Set problem:
Repeat the whole listing exactly.

Recorded data:
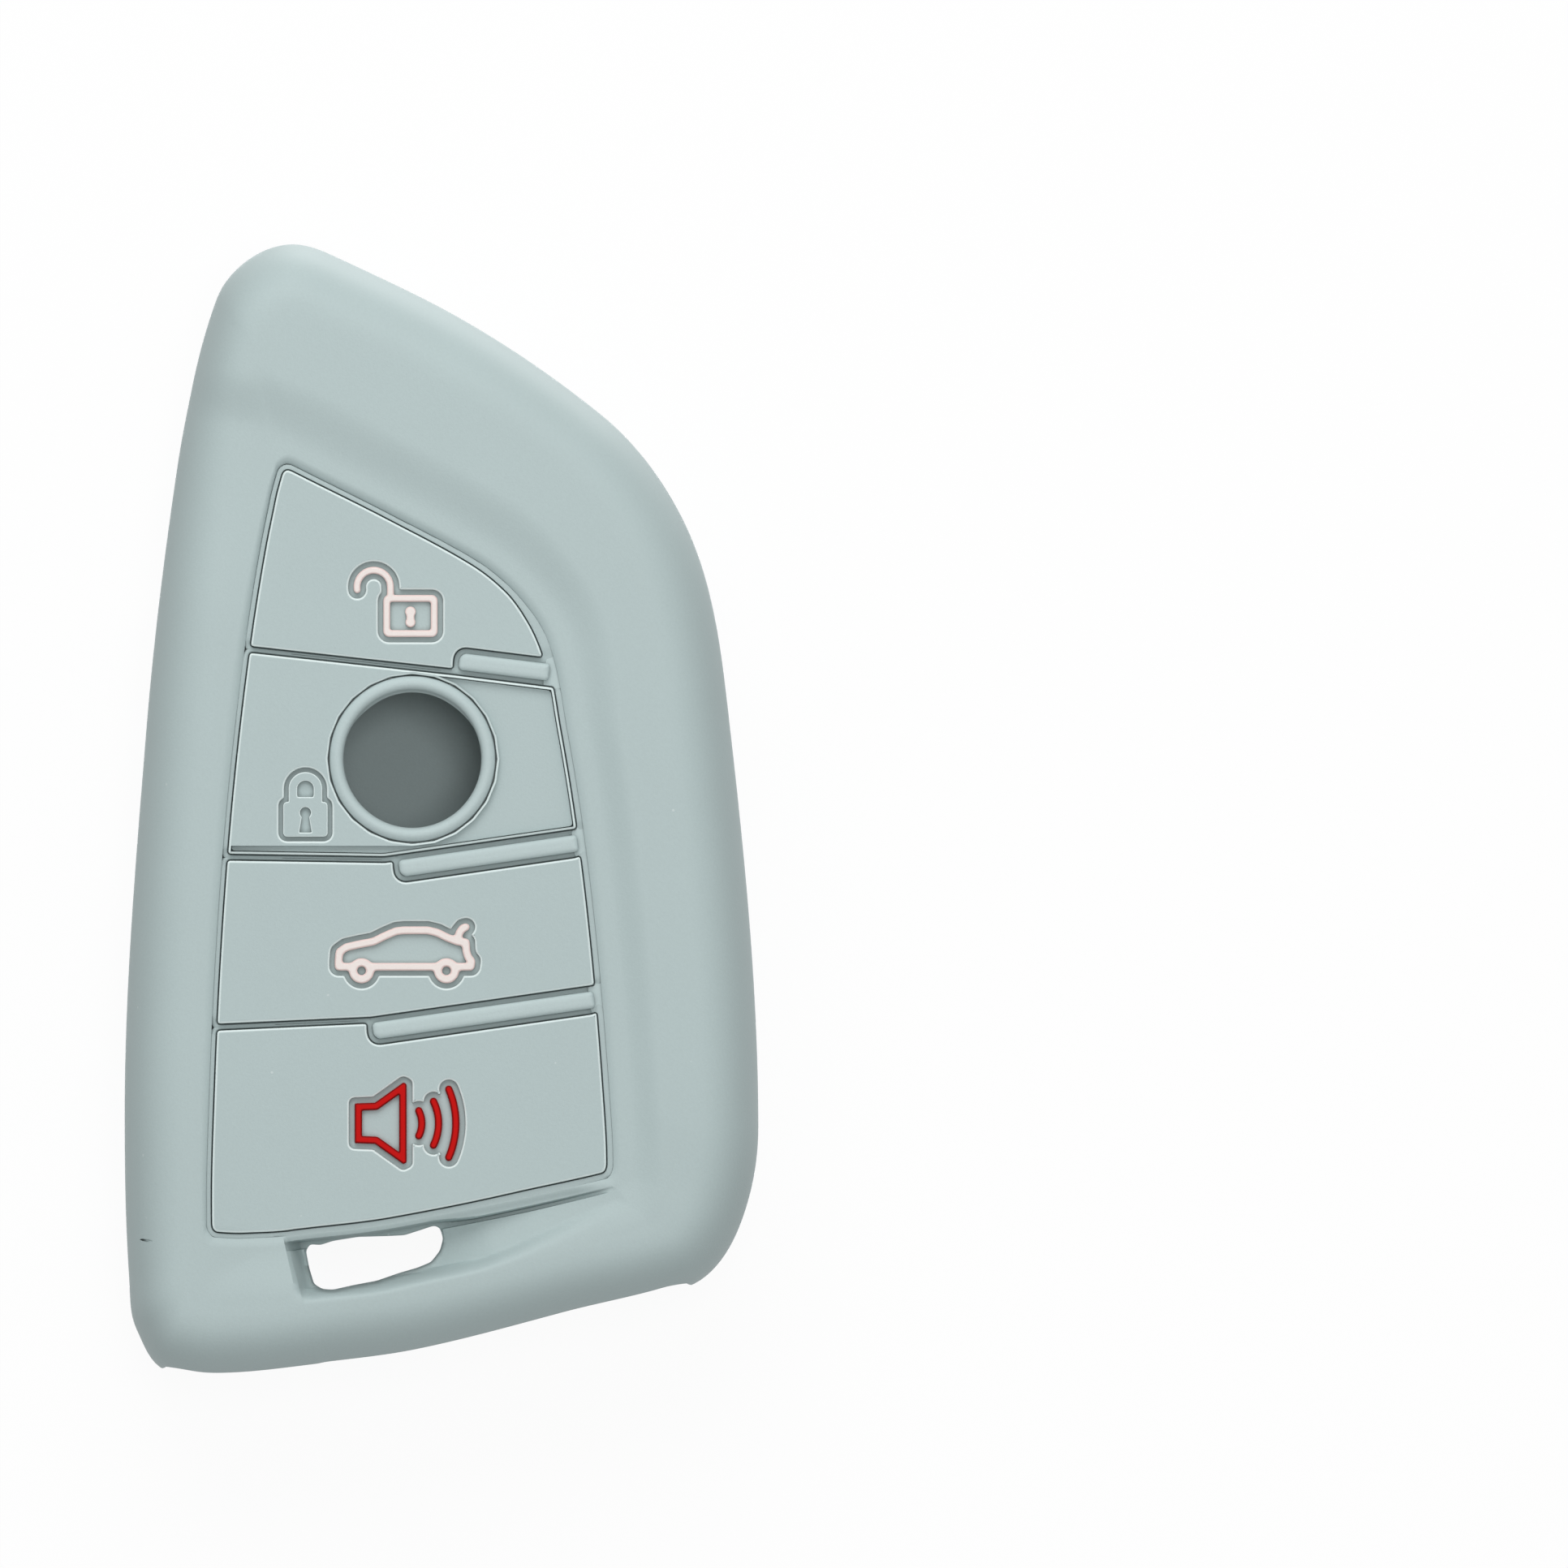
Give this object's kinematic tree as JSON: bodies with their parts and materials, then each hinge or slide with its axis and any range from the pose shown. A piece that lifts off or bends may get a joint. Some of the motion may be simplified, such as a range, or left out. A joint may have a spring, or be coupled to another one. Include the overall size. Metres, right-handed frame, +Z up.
{
  "type": "key fob cover",
  "caption": "Soft silicone cover for a car key fob: raised rim round push buttons with symbols, a round window, a key ring slot and an open mouth for the fob",
  "frame": {"origin": "middle of the face that the cover rests on, below the middle of its box", "axes": "+X to the right seen from the buttons, +Y from the mouth to the tip, +Z up out of the buttons"},
  "size_m": [0.0488, 0.087, 0.018],
  "materials": {
    "silicone": "matte grey-green silicone with a fine moulded grain",
    "pale_fill": "satin pale pink-white silicone poured into the symbols",
    "red_fill": "satin red silicone poured into the symbols"
  },
  "bodies": {
    "sleeve": {"front_shell": "silicone", "back_shell": "silicone", "upper_accent_bar": "silicone", "middle_accent_bar": "silicone", "lower_accent_bar": "silicone", "unlock_web": "silicone", "lock_web": "silicone", "trunk_web": "silicone", "panic_web": "silicone"},
    "unlock_pad": {"unlock_button": "silicone", "unlock_padlock": "pale_fill", "unlock_keyhole": "pale_fill"},
    "lock_pad": {"lock_button": "silicone", "emblem_ring": "silicone", "lock_padlock": "silicone"},
    "trunk_pad": {"trunk_button": "silicone", "trunk_car": "pale_fill"},
    "panic_pad": {"panic_button": "silicone", "horn": "red_fill", "near_sound_wave": "red_fill", "middle_sound_wave": "red_fill", "far_sound_wave": "red_fill"}
  },
  "joints": [
    {"name": "unlock_press", "type": "slide", "parent": "sleeve", "child": "unlock_pad", "axis": [0, 0, -1], "range_m": [0, 0.0006], "stiffness_N_per_m": 2500, "deforming": ["unlock_web"]},
    {"name": "lock_press", "type": "slide", "parent": "sleeve", "child": "lock_pad", "axis": [0, 0, -1], "range_m": [0, 0.0006], "stiffness_N_per_m": 2500, "deforming": ["lock_web"]},
    {"name": "trunk_press", "type": "slide", "parent": "sleeve", "child": "trunk_pad", "axis": [0, 0, -1], "range_m": [0, 0.0006], "stiffness_N_per_m": 2500, "deforming": ["trunk_web"]},
    {"name": "panic_press", "type": "slide", "parent": "sleeve", "child": "panic_pad", "axis": [0, 0, -1], "range_m": [0, 0.0006], "stiffness_N_per_m": 2500, "deforming": ["panic_web"]}
  ]
}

Exercise output:
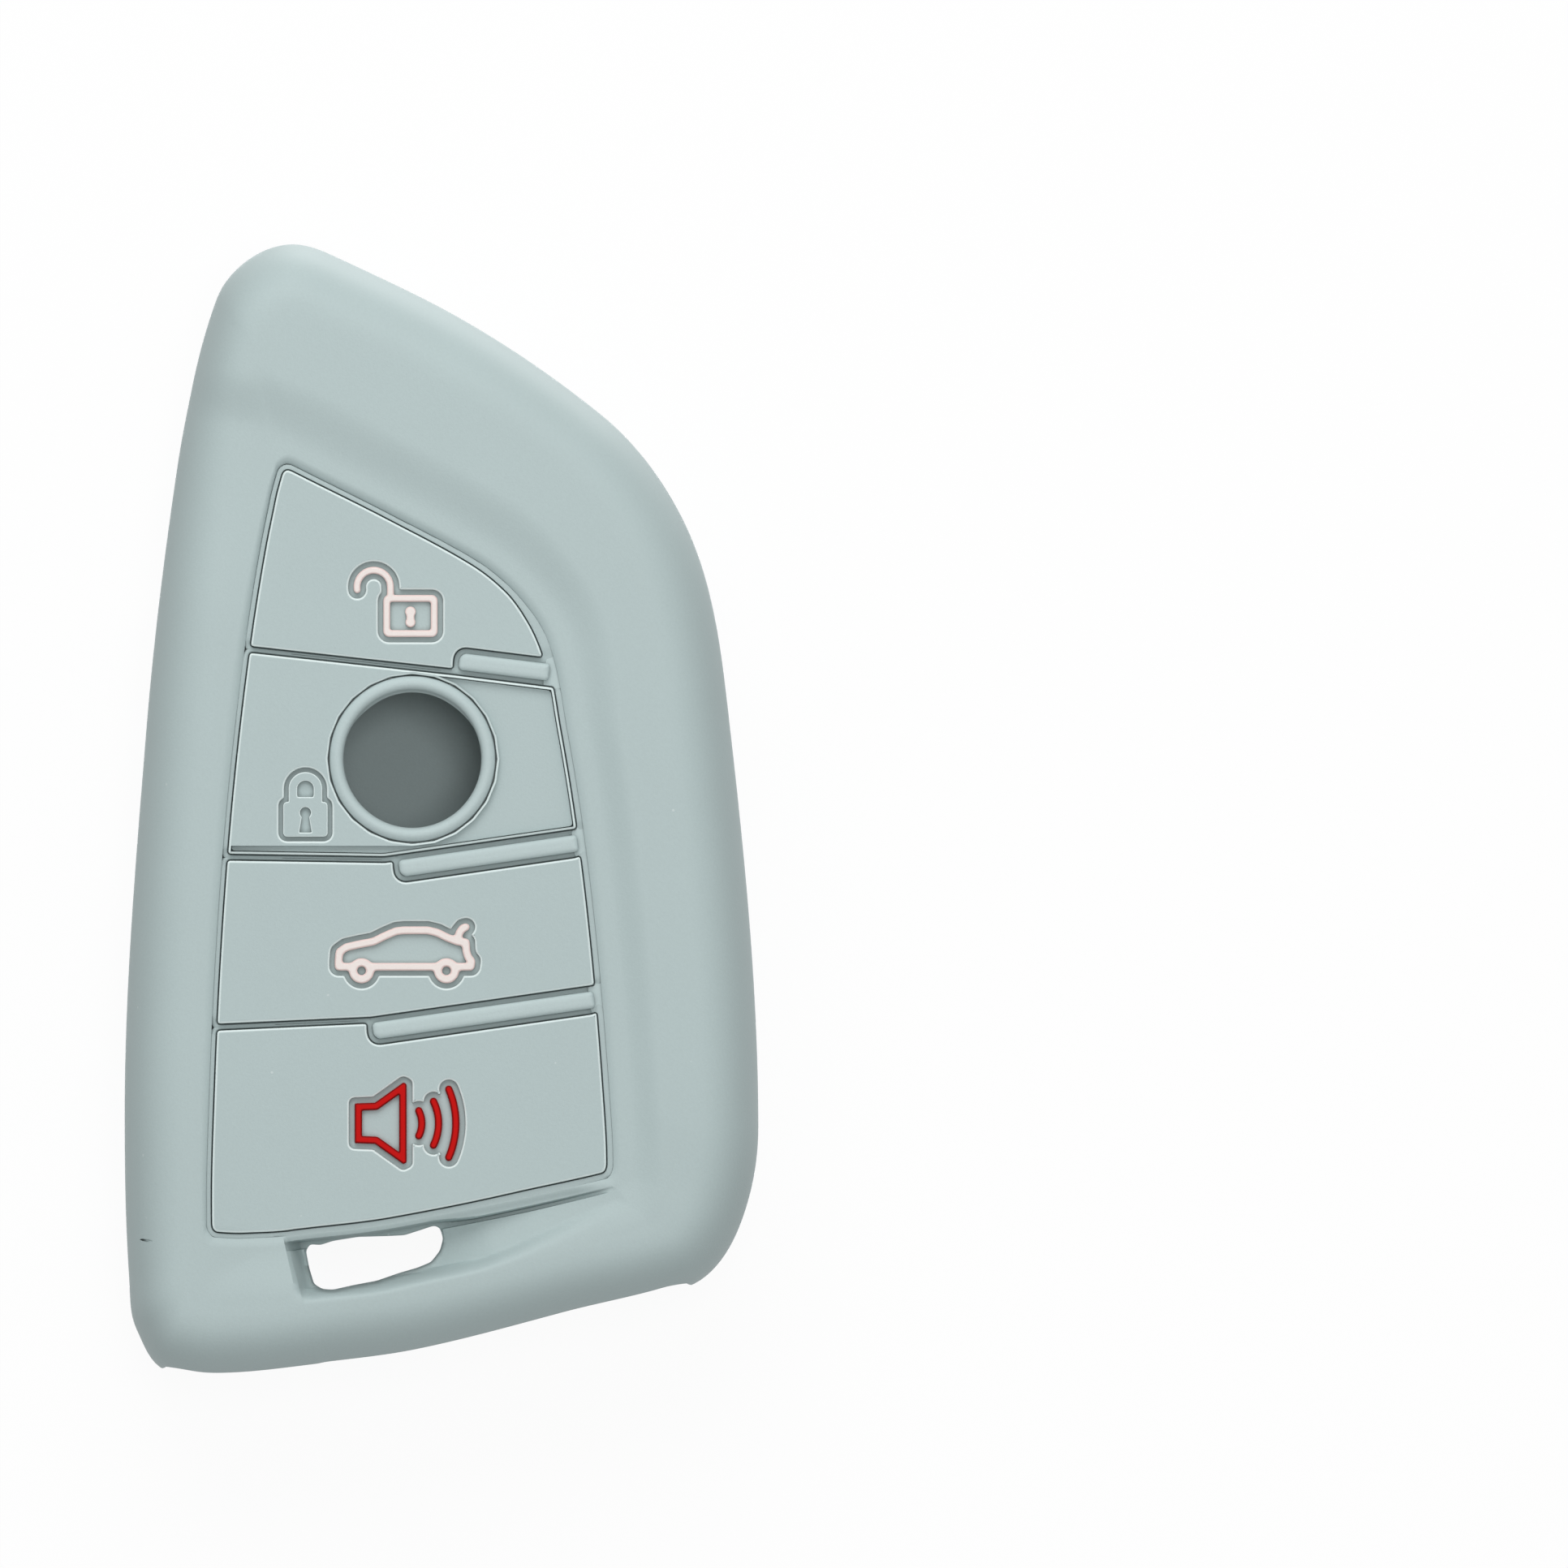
Give this object's kinematic tree as JSON: bodies with their parts and materials, then each hinge or slide with its axis and any range from the pose shown. A piece that lifts off or bends may get a joint. Some of the motion may be simplified, such as a range, or left out. A joint may have a spring, or be coupled to another one. Include the overall size. Metres, right-handed frame, +Z up.
{
  "type": "key fob cover",
  "caption": "Soft silicone cover for a car key fob: raised rim round push buttons with symbols, a round window, a key ring slot and an open mouth for the fob",
  "frame": {"origin": "middle of the face that the cover rests on, below the middle of its box", "axes": "+X to the right seen from the buttons, +Y from the mouth to the tip, +Z up out of the buttons"},
  "size_m": [0.0488, 0.087, 0.018],
  "materials": {
    "silicone": "matte grey-green silicone with a fine moulded grain",
    "pale_fill": "satin pale pink-white silicone poured into the symbols",
    "red_fill": "satin red silicone poured into the symbols"
  },
  "bodies": {
    "sleeve": {"front_shell": "silicone", "back_shell": "silicone", "upper_accent_bar": "silicone", "middle_accent_bar": "silicone", "lower_accent_bar": "silicone", "unlock_web": "silicone", "lock_web": "silicone", "trunk_web": "silicone", "panic_web": "silicone"},
    "unlock_pad": {"unlock_button": "silicone", "unlock_padlock": "pale_fill", "unlock_keyhole": "pale_fill"},
    "lock_pad": {"lock_button": "silicone", "emblem_ring": "silicone", "lock_padlock": "silicone"},
    "trunk_pad": {"trunk_button": "silicone", "trunk_car": "pale_fill"},
    "panic_pad": {"panic_button": "silicone", "horn": "red_fill", "near_sound_wave": "red_fill", "middle_sound_wave": "red_fill", "far_sound_wave": "red_fill"}
  },
  "joints": [
    {"name": "unlock_press", "type": "slide", "parent": "sleeve", "child": "unlock_pad", "axis": [0, 0, -1], "range_m": [0, 0.0006], "stiffness_N_per_m": 2500, "deforming": ["unlock_web"]},
    {"name": "lock_press", "type": "slide", "parent": "sleeve", "child": "lock_pad", "axis": [0, 0, -1], "range_m": [0, 0.0006], "stiffness_N_per_m": 2500, "deforming": ["lock_web"]},
    {"name": "trunk_press", "type": "slide", "parent": "sleeve", "child": "trunk_pad", "axis": [0, 0, -1], "range_m": [0, 0.0006], "stiffness_N_per_m": 2500, "deforming": ["trunk_web"]},
    {"name": "panic_press", "type": "slide", "parent": "sleeve", "child": "panic_pad", "axis": [0, 0, -1], "range_m": [0, 0.0006], "stiffness_N_per_m": 2500, "deforming": ["panic_web"]}
  ]
}